One positive development is the renewed interest in regional and subregional approaches to agricultural research in Africa. Through such regional networks,  technological innovations made in one country can quickly impact research in other countries with similar agroclimatic conditions, thereby creating an important  leapfrog effect. In addition, the CGIAR and other international research bodies have increased their focus in the region, many now having a substantial local  presence. Nevertheless, the increased agricultural R&D activities of these alternative suppliers does not appear to have counterbalanced the stalling growth in public agricultural R&D spending.

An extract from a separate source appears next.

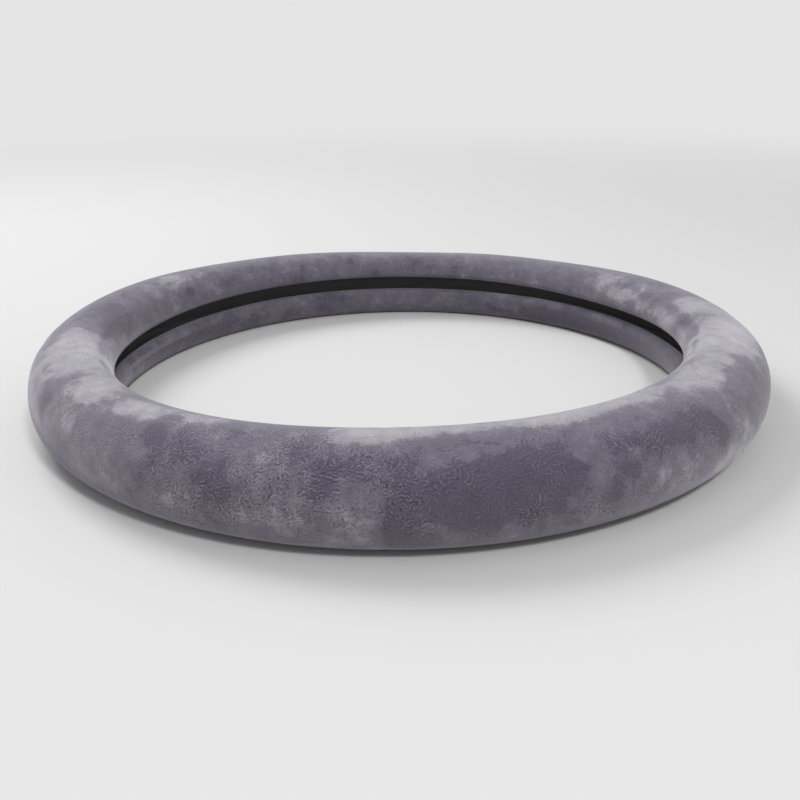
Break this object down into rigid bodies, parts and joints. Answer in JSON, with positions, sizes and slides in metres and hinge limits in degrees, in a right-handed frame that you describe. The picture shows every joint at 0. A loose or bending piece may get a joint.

In recent years, a number of highly influential initiatives have emphasized the critical role of (agricultural) science and technology for poverty alleviation and food
security. New and better targeted technologies are essential to increasing agricultural productivity, as are well-developed and well-funded agricultural research  systems. However, the recommendations and growth targets set by the IAC report and NEPAD’s FAAP seem overly ambitious without substantial accompanying funding increases. Doubling Africa’s agricultural research intensity ratio from 0.7 percent in 2000 to 1.5 percent by 2015 as recommended by IAC in 2004 would require  average annual growth in agricultural R&D spending of 10 percent. Given that there is no evidence that governments and donor organizations have substantially increased their funding to agricultural research over the 1 percent per year average of the 1990s, this goal can only be considered unrealistic. In addition, based on existing investment patterns, Africa will probably miss out on most of the advances in biotechnology that are currently being made in other regions in the world. Given the continued withdrawal of donor funding, other funding sources will need to be consolidated and further developed to counteract the impending steady erosion of agricultural R&D capacity. In addition, foreign donors and African governments must renew their commitment to financing agricultural R&D, accompanied by innovative funding mechanisms, institutional reforms, and the formulation of sound S&T policies, all of which are prerequisites for improving the efficiency and effectiveness of the region’s agricultural research.